— What to produce —
Extract each line of the data below exactly as written.

**** Records for this task

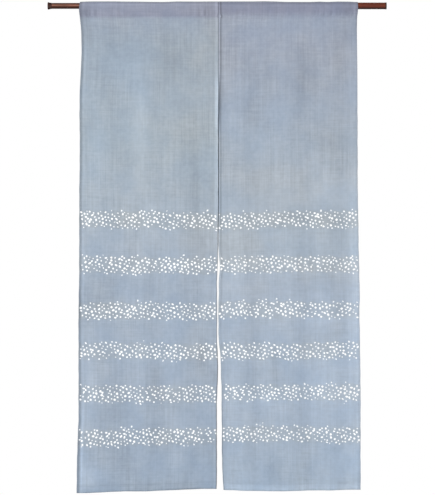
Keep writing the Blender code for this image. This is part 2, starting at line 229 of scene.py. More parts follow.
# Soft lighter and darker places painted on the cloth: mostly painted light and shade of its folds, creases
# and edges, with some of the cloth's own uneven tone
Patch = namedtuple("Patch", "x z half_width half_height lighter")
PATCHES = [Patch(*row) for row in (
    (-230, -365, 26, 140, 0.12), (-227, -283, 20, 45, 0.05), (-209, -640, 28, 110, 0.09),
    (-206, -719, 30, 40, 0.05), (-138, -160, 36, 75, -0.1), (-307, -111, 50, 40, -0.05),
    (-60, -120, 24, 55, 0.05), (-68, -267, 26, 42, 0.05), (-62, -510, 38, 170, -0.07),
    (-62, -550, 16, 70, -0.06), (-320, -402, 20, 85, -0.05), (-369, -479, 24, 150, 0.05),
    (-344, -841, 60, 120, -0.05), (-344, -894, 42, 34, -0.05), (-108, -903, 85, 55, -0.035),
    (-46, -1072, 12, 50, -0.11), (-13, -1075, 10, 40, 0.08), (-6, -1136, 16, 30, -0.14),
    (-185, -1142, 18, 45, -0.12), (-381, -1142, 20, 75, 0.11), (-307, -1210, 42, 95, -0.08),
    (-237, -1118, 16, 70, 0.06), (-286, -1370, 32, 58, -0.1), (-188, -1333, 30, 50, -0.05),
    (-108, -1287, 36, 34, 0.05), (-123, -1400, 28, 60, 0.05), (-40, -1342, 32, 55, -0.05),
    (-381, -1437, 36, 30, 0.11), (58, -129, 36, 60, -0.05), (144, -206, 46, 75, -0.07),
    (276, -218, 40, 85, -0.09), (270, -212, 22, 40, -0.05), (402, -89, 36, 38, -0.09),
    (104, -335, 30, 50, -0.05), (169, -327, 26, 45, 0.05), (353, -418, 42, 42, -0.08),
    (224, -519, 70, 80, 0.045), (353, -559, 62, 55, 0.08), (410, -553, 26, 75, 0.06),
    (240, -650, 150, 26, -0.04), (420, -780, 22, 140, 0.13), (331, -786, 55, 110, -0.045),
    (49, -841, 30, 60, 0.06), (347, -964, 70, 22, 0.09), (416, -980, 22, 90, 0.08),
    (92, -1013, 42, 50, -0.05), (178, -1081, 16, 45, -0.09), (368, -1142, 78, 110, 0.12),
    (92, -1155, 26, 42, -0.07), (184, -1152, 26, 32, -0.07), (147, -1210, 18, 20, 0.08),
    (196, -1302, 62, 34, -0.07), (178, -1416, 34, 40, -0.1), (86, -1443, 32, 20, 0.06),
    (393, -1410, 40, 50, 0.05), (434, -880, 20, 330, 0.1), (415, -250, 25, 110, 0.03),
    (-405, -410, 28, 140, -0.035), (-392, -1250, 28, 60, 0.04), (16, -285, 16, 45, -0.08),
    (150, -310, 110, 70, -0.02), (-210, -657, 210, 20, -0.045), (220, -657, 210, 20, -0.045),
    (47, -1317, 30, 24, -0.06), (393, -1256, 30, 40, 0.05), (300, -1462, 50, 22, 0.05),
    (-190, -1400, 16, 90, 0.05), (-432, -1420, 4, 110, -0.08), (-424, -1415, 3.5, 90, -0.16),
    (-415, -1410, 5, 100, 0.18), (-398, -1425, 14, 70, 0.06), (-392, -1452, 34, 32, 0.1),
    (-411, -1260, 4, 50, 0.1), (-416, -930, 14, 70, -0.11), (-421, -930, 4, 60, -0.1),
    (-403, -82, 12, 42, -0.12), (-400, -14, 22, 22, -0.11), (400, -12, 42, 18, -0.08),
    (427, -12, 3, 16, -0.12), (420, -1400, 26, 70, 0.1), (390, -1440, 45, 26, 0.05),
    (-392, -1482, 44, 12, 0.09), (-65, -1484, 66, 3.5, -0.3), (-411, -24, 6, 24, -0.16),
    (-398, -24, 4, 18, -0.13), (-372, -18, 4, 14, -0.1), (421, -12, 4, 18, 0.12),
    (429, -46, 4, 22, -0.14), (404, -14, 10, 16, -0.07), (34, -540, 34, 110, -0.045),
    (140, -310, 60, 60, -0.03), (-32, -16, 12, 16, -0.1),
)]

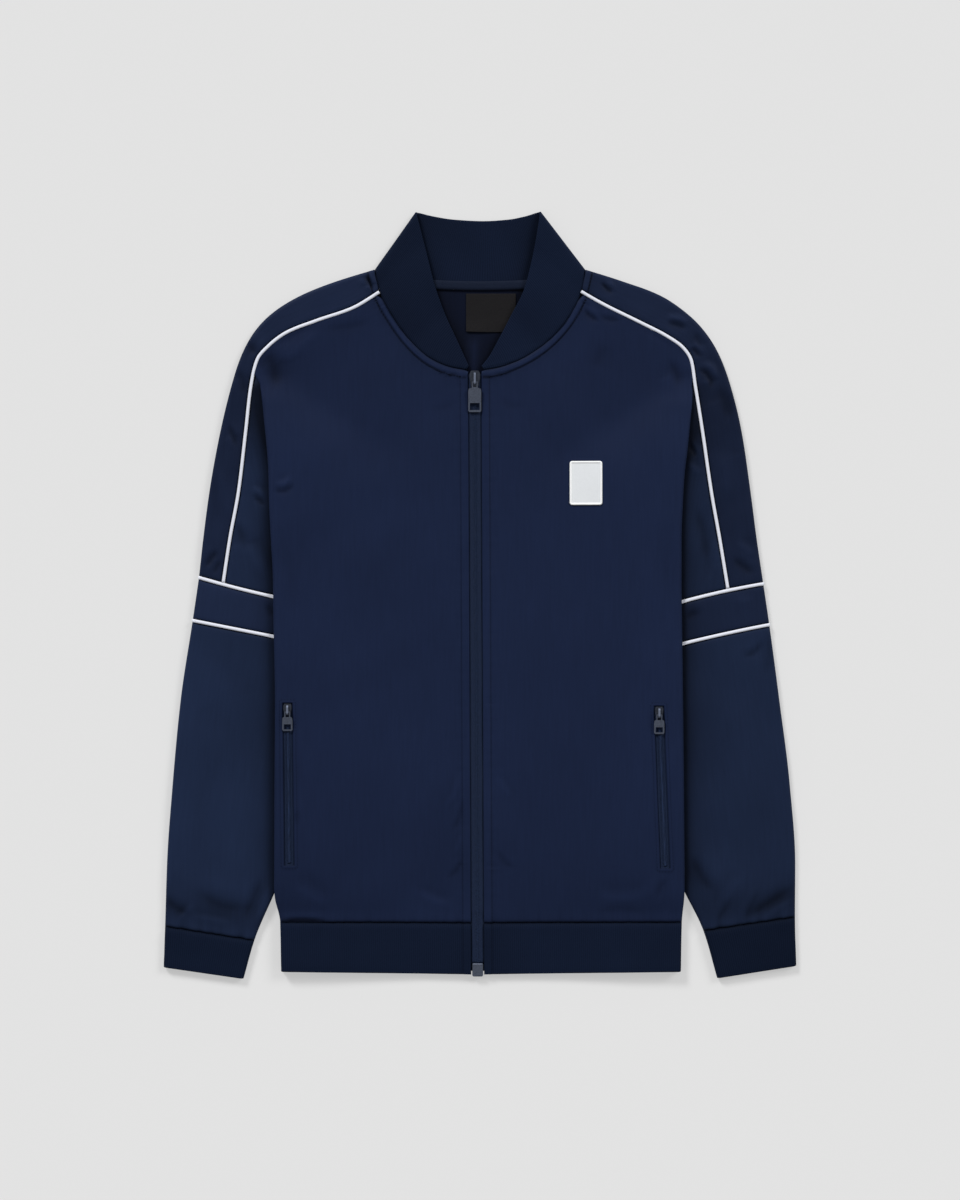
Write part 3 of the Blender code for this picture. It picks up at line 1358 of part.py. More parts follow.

********

— Answer in full —
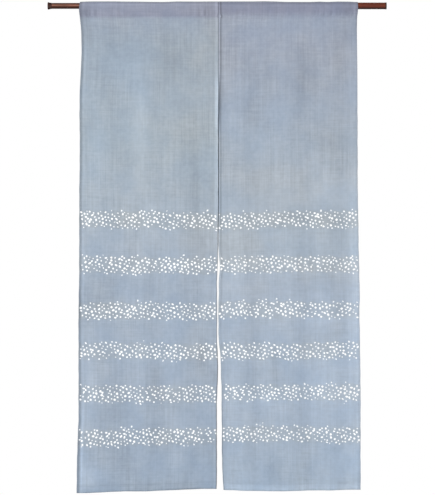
Keep writing the Blender code for this image. This is part 2, starting at line 229 of scene.py. More parts follow.
# Soft lighter and darker places painted on the cloth: mostly painted light and shade of its folds, creases
# and edges, with some of the cloth's own uneven tone
Patch = namedtuple("Patch", "x z half_width half_height lighter")
PATCHES = [Patch(*row) for row in (
    (-230, -365, 26, 140, 0.12), (-227, -283, 20, 45, 0.05), (-209, -640, 28, 110, 0.09),
    (-206, -719, 30, 40, 0.05), (-138, -160, 36, 75, -0.1), (-307, -111, 50, 40, -0.05),
    (-60, -120, 24, 55, 0.05), (-68, -267, 26, 42, 0.05), (-62, -510, 38, 170, -0.07),
    (-62, -550, 16, 70, -0.06), (-320, -402, 20, 85, -0.05), (-369, -479, 24, 150, 0.05),
    (-344, -841, 60, 120, -0.05), (-344, -894, 42, 34, -0.05), (-108, -903, 85, 55, -0.035),
    (-46, -1072, 12, 50, -0.11), (-13, -1075, 10, 40, 0.08), (-6, -1136, 16, 30, -0.14),
    (-185, -1142, 18, 45, -0.12), (-381, -1142, 20, 75, 0.11), (-307, -1210, 42, 95, -0.08),
    (-237, -1118, 16, 70, 0.06), (-286, -1370, 32, 58, -0.1), (-188, -1333, 30, 50, -0.05),
    (-108, -1287, 36, 34, 0.05), (-123, -1400, 28, 60, 0.05), (-40, -1342, 32, 55, -0.05),
    (-381, -1437, 36, 30, 0.11), (58, -129, 36, 60, -0.05), (144, -206, 46, 75, -0.07),
    (276, -218, 40, 85, -0.09), (270, -212, 22, 40, -0.05), (402, -89, 36, 38, -0.09),
    (104, -335, 30, 50, -0.05), (169, -327, 26, 45, 0.05), (353, -418, 42, 42, -0.08),
    (224, -519, 70, 80, 0.045), (353, -559, 62, 55, 0.08), (410, -553, 26, 75, 0.06),
    (240, -650, 150, 26, -0.04), (420, -780, 22, 140, 0.13), (331, -786, 55, 110, -0.045),
    (49, -841, 30, 60, 0.06), (347, -964, 70, 22, 0.09), (416, -980, 22, 90, 0.08),
    (92, -1013, 42, 50, -0.05), (178, -1081, 16, 45, -0.09), (368, -1142, 78, 110, 0.12),
    (92, -1155, 26, 42, -0.07), (184, -1152, 26, 32, -0.07), (147, -1210, 18, 20, 0.08),
    (196, -1302, 62, 34, -0.07), (178, -1416, 34, 40, -0.1), (86, -1443, 32, 20, 0.06),
    (393, -1410, 40, 50, 0.05), (434, -880, 20, 330, 0.1), (415, -250, 25, 110, 0.03),
    (-405, -410, 28, 140, -0.035), (-392, -1250, 28, 60, 0.04), (16, -285, 16, 45, -0.08),
    (150, -310, 110, 70, -0.02), (-210, -657, 210, 20, -0.045), (220, -657, 210, 20, -0.045),
    (47, -1317, 30, 24, -0.06), (393, -1256, 30, 40, 0.05), (300, -1462, 50, 22, 0.05),
    (-190, -1400, 16, 90, 0.05), (-432, -1420, 4, 110, -0.08), (-424, -1415, 3.5, 90, -0.16),
    (-415, -1410, 5, 100, 0.18), (-398, -1425, 14, 70, 0.06), (-392, -1452, 34, 32, 0.1),
    (-411, -1260, 4, 50, 0.1), (-416, -930, 14, 70, -0.11), (-421, -930, 4, 60, -0.1),
    (-403, -82, 12, 42, -0.12), (-400, -14, 22, 22, -0.11), (400, -12, 42, 18, -0.08),
    (427, -12, 3, 16, -0.12), (420, -1400, 26, 70, 0.1), (390, -1440, 45, 26, 0.05),
    (-392, -1482, 44, 12, 0.09), (-65, -1484, 66, 3.5, -0.3), (-411, -24, 6, 24, -0.16),
    (-398, -24, 4, 18, -0.13), (-372, -18, 4, 14, -0.1), (421, -12, 4, 18, 0.12),
    (429, -46, 4, 22, -0.14), (404, -14, 10, 16, -0.07), (34, -540, 34, 110, -0.045),
    (140, -310, 60, 60, -0.03), (-32, -16, 12, 16, -0.1),
)]

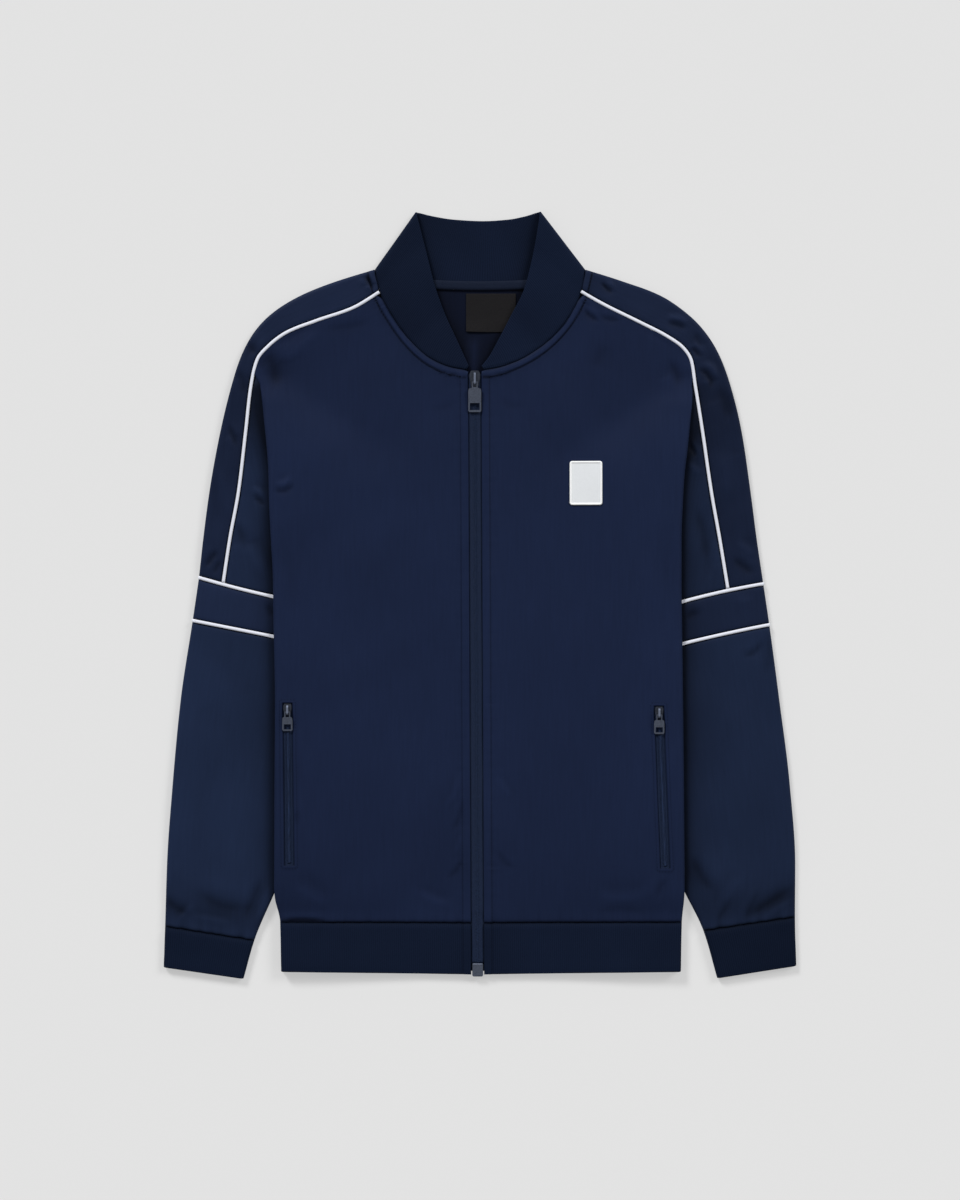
Write part 3 of the Blender code for this picture. It picks up at line 1358 of part.py. More parts follow.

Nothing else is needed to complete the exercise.